Hi, I'm in the process of evaluating datahub. I ha...
# getting-started
w
Hi, I'm in the process of evaluating datahub. I have looked at the existing architecture, and I understand that the ingestion framework supports a deployment where Kafka is not required as a dependency : "The Ingestion Framework is a modular, extensible Python library for extracting Metadata from external source systems (e.g. Snowflake, Looker, MySQL, Kafka), transforming it into DataHub's Metadata Model, and writing it into DataHub via either Kafka *or using the Metadata Store Rest APIs directly*" In the quickstart I see a docker kafka broker image being pulled - is there an option to not require kafka for a datahub deployment?
b
No.

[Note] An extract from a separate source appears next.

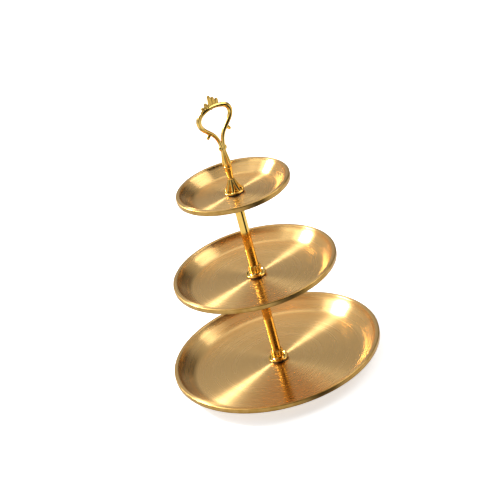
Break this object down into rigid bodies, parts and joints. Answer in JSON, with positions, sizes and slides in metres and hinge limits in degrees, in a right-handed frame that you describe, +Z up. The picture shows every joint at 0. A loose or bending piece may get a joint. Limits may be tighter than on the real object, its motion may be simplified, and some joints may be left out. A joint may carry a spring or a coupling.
{
  "type": "tiered cake stand",
  "caption": "Tiered round cake stand: graduated shallow metal trays on a threaded centre post with flared collars, topped by an ornate loop handle.",
  "frame": {"origin": "on the table, on the axis of the centre post, level with the undersides of the feet", "axes": "+Z up along the centre post, towards the crown; the loop of the handle lies in the XZ plane"},
  "size_m": [0.26, 0.26, 0.3664],
  "materials": {
    "brushed_gold": "stainless steel with a gold coating, brushed in circles round the post",
    "polished_gold": "mirror-polished gold plating",
    "steel": "bright zinc-plated steel",
    "rubber": "matt black rubber"
  },
  "bodies": {
    "base": {"base_plate": "brushed_gold", "base_foot_1": "rubber", "base_foot_2": "rubber", "base_foot_3": "rubber", "base_foot_4": "rubber", "base_washer": "steel", "base_screw": "steel"},
    "lower_post_lift": {"base_upper_gasket": "rubber"},
    "lower_post": {"lower_post_collar": "polished_gold", "lower_post_tube": "polished_gold", "lower_post_plug": "polished_gold", "lower_post_stud": "steel", "middle_lower_gasket": "rubber"},
    "middle_tray": {"middle_plate": "brushed_gold"},
    "upper_post_lift": {"middle_upper_gasket": "rubber"},
    "upper_post": {"upper_post_collar": "polished_gold", "upper_post_tube": "polished_gold", "upper_post_plug": "polished_gold", "upper_post_stud": "steel", "top_lower_gasket": "rubber"},
    "top_tray": {"top_plate": "brushed_gold"},
    "handle_lift": {"top_upper_gasket": "rubber"},
    "handle": {"handle_casting": "polished_gold"}
  },
  "joints": [
    {"name": "lower_post_rise", "type": "slide", "parent": "base", "child": "lower_post_lift", "axis": [0, 0, 1], "range_m": [0, 0.006]},
    {"name": "lower_post_turn", "type": "hinge", "parent": "lower_post_lift", "child": "lower_post", "pos_m": [0, 0, 0.007], "axis": [0, 0, 1], "range_deg": [0, 2160]},
    {"name": "middle_tray_swivel", "type": "hinge", "parent": "lower_post", "child": "middle_tray", "pos_m": [0, 0, 0.128], "axis": [0, 0, 1], "continuous": true},
    {"name": "upper_post_rise", "type": "slide", "parent": "lower_post", "child": "upper_post_lift", "axis": [0, 0, 1], "range_m": [0, 0.006]},
    {"name": "upper_post_turn", "type": "hinge", "parent": "upper_post_lift", "child": "upper_post", "pos_m": [0, 0, 0.129], "axis": [0, 0, 1], "range_deg": [0, 2160]},
    {"name": "top_tray_swivel", "type": "hinge", "parent": "upper_post", "child": "top_tray", "pos_m": [0, 0, 0.241], "axis": [0, 0, 1], "continuous": true},
    {"name": "handle_rise", "type": "slide", "parent": "upper_post", "child": "handle_lift", "axis": [0, 0, 1], "range_m": [0, 0.006]},
    {"name": "handle_turn", "type": "hinge", "parent": "handle_lift", "child": "handle", "pos_m": [0, 0, 0.242], "axis": [0, 0, 1], "range_deg": [0, 2160]}
  ],
  "couplings": [
    {"joint": "lower_post_turn", "follows": "lower_post_rise", "rad_per_m": 6283.2},
    {"joint": "upper_post_turn", "follows": "upper_post_rise", "rad_per_m": 6283.2},
    {"joint": "handle_turn", "follows": "handle_rise", "rad_per_m": 6283.2}
  ]
}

Kafka is used both as a means to bring ingestion data into datahub (optional), as well as serve as an internal messaging bus (compulsory)
w
and it uses confluent for all kafka related dependencies, including a schema registry, the actual broker and zookeeper, right?
b
Yup
w
thanks!
so when you say internal messaging bus - do you mean the communication between any of the relevant components - for example between the front end, the gms and the underlying data stores (mysql & elasticsearch)? Can you give me a basic example of what flows through that internal message bus?
b
@big-carpet-38439 I'm no good at explaining this haha
w
😛 I'm also sorry for the rather naive and ignorant question
m
@worried-motherboard-80036: I think we get this question about once a week at least, so we need to improve our documentation on this 🙂
if you look at the picture on this page: https://datahubproject.io/docs/architecture/metadata-serving
it should help you understand how datahub's serving tier uses Kafka
w
it's also my bad, I didn't dive enough into it before asking the question. I am coming after evaluating openmetadata, which has a much simpler design
I've managed to get a better understanding by looking at what topics exist, ingesting some sample table and then consuming from the topics to see what's "out there"
m
@worried-motherboard-80036: there is a recent documentation improvement that focuses on the events : https://datahubproject.io/docs/what/mxe
👍 1